My favorite book of the year. By far. I picked this one up and simply could not put it down, the intrigue was so palpable. The story has a bit of something for everyone, a bit mystery, a bit sci fi, a bit romance, and a bit coming of age. The plot is wholly engaging, and the resolution is expertly accomplished. At the top of my short list of contenders.

Karen said...

I was very impressed by this book. It's very original. One of the best I've read in a long time.

shelf-employed said...

Wow! Great and unique and unexpected, but I can't say anything else without spoiling it. The jacket art says it all. This is the best book I've read this year.

Anonymous said...

I really enjoyed reading this book. I found it to be compelling and hard to categorize. I can't wait to see what my middle school students think of it. I loved the tribute to A Wrinkle In Time, too!

Teresa said...

Filled with compelling characters, written in a fast--paced first person point of view and has a fascinating story line -- spot-on age appropriate. Loved Miranda's (main character) statement about the age of Meg (Wrinkle in Time) being 11 when she (Miranda) was 11 and 12 when she was 12. Plenty of thought-provoking discussion topics, without hitting the reader over the head.

A must-read if you plan to attend the in-person discussion, because, well, because you'll be bummed if you don't.

HAH said...

I enjoyed this one and found it a compelling read. I liked the fact that is it a quick read.

Jen said...

This book has a really unique feel-- covers a lot in an engaging way. I am having a hard time explaining the nuances that I liked best about the book-- may need to read it again to help me formulate-- but I just gave it to my husband last night after finishing it and now he's only halfway through so I'll have to wait.

Meredith said...

I must confess that I hadn't intended to read this book because the summary on this site conjured images of a semi-neglected child whose parent is obsessed with reality tv being left to fend for herself in a potentially dangerous situation. And the overly juvenile looking cover didn't sweeten my opinion of the book.
But on another librarian's recommendation I did read it, and it's fantastic. I don't like mysteries, and I've never read A Wrinkle in Time, and I loved it.
The story is original. The voice of the main character Miranda actually sounds like a child's voice rather than a sophisticated adult's. The plot is super tight.
This is my Newbery pick.

kim said...

My absolute, hands down, favorite book yet! Perfect.

jrewrite said...

I so don't get all the above comments. I loved the author's first book, First Light. This one is different. It is almost a science fiction book without any science fiction. I didn't come to care for the characters and I found some aspects unrealistic.
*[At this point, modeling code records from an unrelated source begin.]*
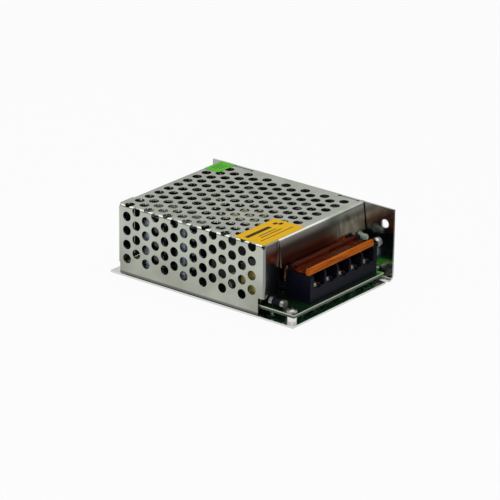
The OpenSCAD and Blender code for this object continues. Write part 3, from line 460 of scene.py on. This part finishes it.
front = zinc.facing[1] < -0.35
corner = zinc.x < CORNER_X
to_wall = zinc.x.ease(*REFLECTION_FADES_X)
reflection_streaks = zinc.grain(1.1, 3.0, zinc.stretched(1.4, 1.4, 0.07)).ease(0.42, 0.60)
# painted reflection of the lid and block: brown, darkest away from the wall
painted_reflection = zinc.blend(to_wall, (0.15, 0.09, 0.075), (0.46, 0.42, 0.30))
painted_reflection = zinc.blend(reflection_streaks * 0.55, painted_reflection, (0.14, 0.13, 0.10))
painted_dark_band = zinc.z.ease(*REFLECTION_BAND_TOP_Z) * zinc.z.ease(*REFLECTION_BAND_FOOT_Z) * to_wall
# painted dark band of reflection near the wall
painted_reflection = zinc.blend(painted_dark_band * 0.6, painted_reflection, (0.05, 0.045, 0.04))
painted_reflection = zinc.blend(zinc.x.ease(CORNER_X, CORNER_X - CORNER_FADE), painted_reflection, (0.24, 0.25, 0.25))
# painted highlight along the fold
fold_highlight = zinc.blend(zinc.x.ease(*FOLD_HIGHLIGHT_X) * 0.85, tone, (0.90, 0.88, 0.80))
highlight_share = zinc.z.ease(*FOLD_HIGHLIGHT_Z) * (1 - corner) + zinc.z.ease(*CORNER_HIGHLIGHT_Z) * corner
tone = zinc.blend(front, tone, zinc.blend(highlight_share, painted_reflection, fold_highlight))
print("the brown fades between x =", *REFLECTION_FADES_X, "mm")

# %% [markdown]
# Last come the surface's inputs: the finished tone, a roughness that follows the same noises, and dents
# of a hundredth of a millimetre.

# %% Cover sheet surface
zinc.paint(
    # the painted shadow line darkens the lower edge of the side
    Base_Color=zinc.blend(shadow_line, tone, (0.07, 0.075, 0.07)),
    Roughness=0.14 + cloud * 0.08 + rolled * 0.06 + rubs * 0.05,
)
zinc.bump(rolled * 0.6 + spangle * 0.4, 0.010, 0.4)
finishes["cover_sheet"] = zinc
print(zinc.material.name, "has", len(zinc.tree.nodes), "nodes")

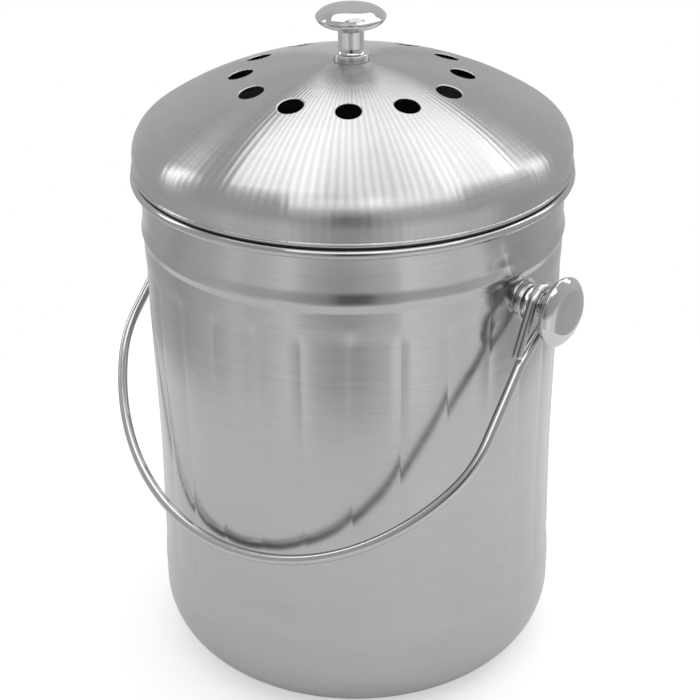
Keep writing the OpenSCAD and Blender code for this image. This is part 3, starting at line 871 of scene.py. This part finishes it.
make_camera()
make_floor()
make_world()
ceiling_box("overhead_left", -0.18, 0.46, 1.0, 0.62, 1.36, 1.4, -31)
ceiling_box("overhead_right", 0.56, 0.44, 1.0, 0.8, 1.3, 1.36, 48)
ceiling_box("overhead_middle", 0.12, 0.3, 1.0, 0.5, 1.25, 0.62, 8)
softbox("front_left", -12, 51, 1.2, 0.82, 0.6, 1.2)
softbox("front_right", 40, 51, 1.2, 0.8, 0.6, 1.2)
softbox("side_left", -106, 27, 1.2, 0.24, 0.56, 2.2)
softbox("side_right", 113, 31, 1.2, 0.26, 0.66, 1.8)

steel_wall = brushed_steel("steel_brushed_wall", False, rough=0.166, aniso=0.78)
steel_lid = brushed_steel("steel_brushed_lid_painted_glint", True, rough=0.25, aniso=1.0, streaks=0.00001)
steel_ring = brushed_steel("steel_spun_ring", True, tone=0.55, rough=0.3, aniso=0.5)
chrome = polished_steel("steel_mirror", 0.7, 0.045)
wire = polished_steel("steel_wire", 0.62, 0.16)
satin = polished_steel("steel_satin", 0.55, 0.26)
black = rubber("rubber_black")
plastic = moulded_plastic("plastic_dark")
felt = charcoal_felt("felt_charcoal")

dress(make_pail(), "pail", "brushed_steel", steel_wall, "pail_shell")
dress(make_lid(), "lid", "brushed_steel", steel_lid, "lid_shell")
dress(make_bail(), "bail", "polished_wire", wire, "bail_handle")
dress(make_knob("knob_right", side_place(0)), "pail", "knob_chrome", chrome, "handle_knob_right")
dress(make_knob("knob_left", side_place(180)), "pail", "knob_chrome", chrome, "handle_knob_left")
lid_top = Matrix.Translation((0, 0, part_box("lid_knob")[0].z))
dress(make_knob("knob_lid", lid_top), "lid", "knob_chrome", chrome, "lid_knob")

for kind in ("screw", "washer"):
    for place in ("handle_{}_left", "handle_{}_right", "lid_{}"):
        paint(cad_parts[place.format(kind)], satin)
for node in ("handle_seal_left", "handle_seal_right", "lid_gasket"):
    paint(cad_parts[node], black)
paint(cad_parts["lid_inner_ring"], steel_ring)
paint(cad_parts["filter_retainer"], plastic)
paint(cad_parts["filter_disc"], felt)

bpy.context.scene.view_settings.view_transform = "Standard"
Would 6th graders really be free to leave school for lunch in NYC and then get part time jobs in a sandwich shop? The book makes uch a big deal about the letter Miranda needs to write in order to help the person who isw coming to save her friends...in the end we never get to read the letter.
I think this book gets big points for creativity and thinking differently, but it does't all come together. I was confused at times and I think many of my students would be too. I don't think many kids today have read a Wrinkle in Time. It only stands a chance it the judges loved Wrinkle in Time as kids.

townie said...

This book has my vote for the Newbery. In a completely contemporary setting, it builds on a beloved classic. The main character is believable and someone children can identify with -- especially so when she is the one who DOESN'T get the physics involved in the time travel. The ending is a complete and poignant surprise. My mock Newbery discussion group (mostly 5th graders) gave it their vote too.

Anonymous said...

This book is not one of my favorite books I've read. But I think it has some good things in it; this book was cute and I liked the charcters, it was well written, and I could picture what was happening when I was reading this book.